During discussions with de Geus, he further explained that he didn’t expect to see the world’s pool of engineers increase by 1000X anytime soon, and scaling engineers with the diverse skillsets and knowledge necessary to do things like architecture exploration is a harsh reality that won’t be alleviated anytime soon. But he also believes that AI tools are bridging the gap — so designing a custom AI processor is now a possibility for even the smallest design teams. By offloading mundane tasks from chip architects, they can begin solving higher abstraction level challenges. Perhaps a more important point he makes is that many of the systemic complexity challenges the industry is facing today cannot be solved by human capabilities alone, no matter how many engineers are thrown at the problem. In essence, artificial intelligence is going to be required to compensate for the shortage of human intelligence.
Everything Is Getting Smarter And AI Is Enabling Us To Do Much More
AI isn’t just a buzzword any longer. AI is being used everywhere from silly photo filters in phone apps, to recommendation engines, autonomous vehicles, big data analytics and advanced design automated design tools like DSO.ai. Specialized chips with dedicated AI processors reside almost everywhere including your smartphone, computers, and the in latest automotive tech. Now, the chip industry itself has reached a stage where AI is aiding in the design of these AI chips, and it is enabling engineering teams of all sizes to compete at the relentless pace required in the semiconductor industry.
“With Classic Moore’s Law, we saw an unbelievable push in scale complexity that finally made AI possible. Now every vertical market seeks to extract economic value from their data by making everything smart. This has created a pull on the semiconductor industry to deliver another 1000X to tackle the systemic complexity that ‘smart everything’ creates. But 1000X means overcoming levels of design complexity that far exceed human engineering capability and economic means today”, de Geus said.
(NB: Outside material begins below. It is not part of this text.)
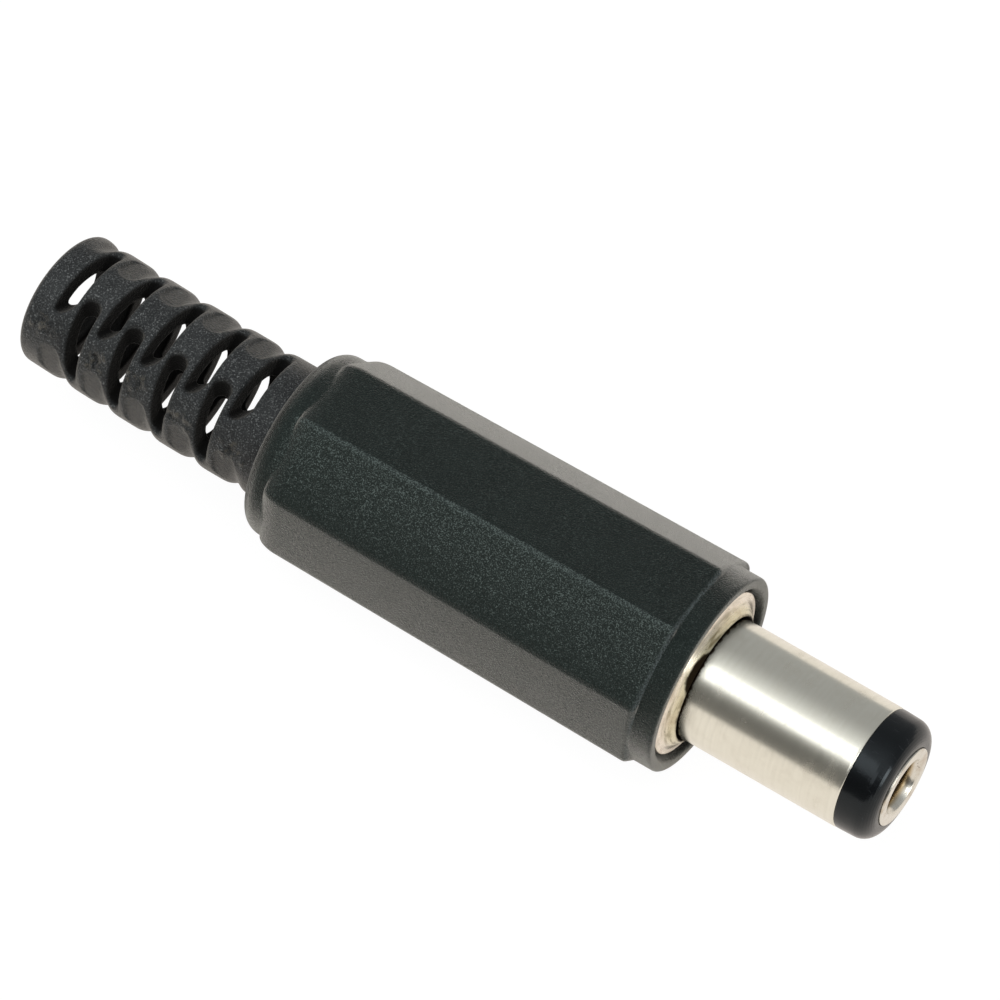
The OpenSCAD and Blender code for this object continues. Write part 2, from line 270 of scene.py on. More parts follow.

Renowned engineer Jim Keller recently said, “It’s a bloody miracle; ten years ago you couldn’t do a hardware startup”. Keller was referencing advancements in design automation by Synopsys (and others) that have altered the economics and manpower necessary to launch innovative hardware startups. And back in March, NUVIA – a young company with approximately 100 engineers – was acquired by Qualcomm for $1.4B. This illustrates what’s currently possible with these powerful new chip design tools and intelligent strategies. The old semiconductor paradigms are rapidly becoming a thing of the past. Today, it’s about the best transistors, architectures, and accelerators for the job, and the human-constrained physical design engineering effort no longer has to be a gating factor.